Человек сегодня, показывает автор, оказывается «тотально зависимым» от биомедицинского знания, а «здоровье» и «болезнь» превращаются в метафоры, применимые (в точности как биологические представления на предыдущем рубеже веков — и с соответствующими огрублениями) к чему угодно, в универсальные ключи ко всему человеческому. Собственную жизнь наши современники склонны рассматривать преимущественно «как проблему соотношения болезни и здоровья». Лехциер называет это «медикализацией» восприятия, а вслед за ним и поведения. Не только медики-профессионалы, утверждает он, — вообще всякий носитель обыденного, общекультурного сознания, не слишком это осознавая и продумывая, начинает воспринимать себя как пациента (значит, существо зависимое — от чужого, в данном случае врачебного, знания и от чужих контролирующих усилий), тело его — как, впрочем, и душа — «от рождения и до смерти становится объектом пристального медицинского контроля и регулирования».
Сама по себе эта мысль не нова (тем более что и процесс идет не первый день), — еще в 1950-х годах, напоминает Лехциер, американский социолог Толкотт Парсонс говорил о характерном для его современников принятии «роли больного», предполагающей «абсолютную отдачу себя на попечение врача и институциональных структур медицины». В отношении этого автор — при всей своей академичной беспристрастности — вполне категоричен в суждениях и видит в укоренении такого восприятия «процесс патологизации общества». Впрочем, он не судит современного человека и не оценивает его, но исследует эту ситуацию, обращая внимание на тонкие, неоднозначные ее аспекты. В частности, и на то, что болезнь всегда (по меньшей мере, с того момента, как она замечена и диагностирована) — не только телесное, но и смысловое явление. Пациент читает и интерпретирует ее в соответствии с теми из представлений своей эпохи, которые он успел усвоить.

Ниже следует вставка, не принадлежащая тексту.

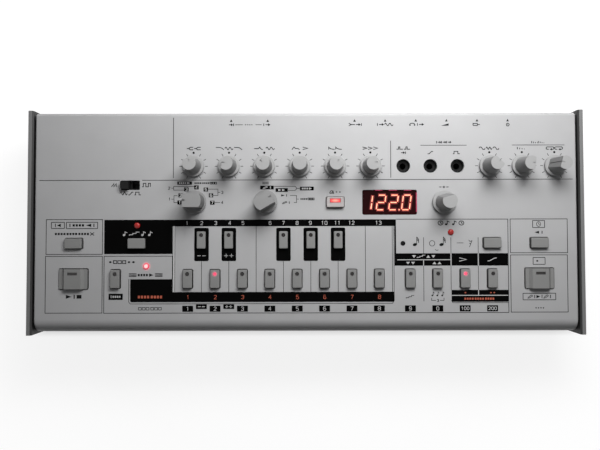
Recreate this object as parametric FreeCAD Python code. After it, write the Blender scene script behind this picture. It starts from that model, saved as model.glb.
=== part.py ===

Чаще медицинских, но не единственно.
При этом, замечает Лехциер, «между теми смыслами, которыми пациент наделяет свои недуги, и теми интерпретациями, которые предлагает ему врач в рамках лечебной практики, часто пролегает огромная пропасть». (У объяснительных схем, действующих в умах пациентов, есть собственные культурные источники — не менее, а то и более властные над сознанием, чем врачебные знания.) И успех лечения далеко не в последнюю очередь зависит и от того, в какой мере врач и пациент в этом смысле придут к взаимопониманию. Зависимость тут, в некотором отношении, взаимная: лечение, показывает автор (совместно со своими героями — антропологами, социологами, философами, медиками — представителями близкой ему позиции), — процесс диалогический. Врачу необходимо слышать пациента и учитывать его толкования — сколь бы ни были те своеобразны и далеки от того, что специалист понимает под объективной истиной. «Конфликт интерпретаций в этой области, — показывает автор, — несогласование систем означивания, пренебрежение субъективными аспектами опыта болезни приводят не только к неблагоприятному эмоциональному фону лечения, но и прямо влияют на протекание болезни, силу болевого синдрома, самочувствие и время выздоровления».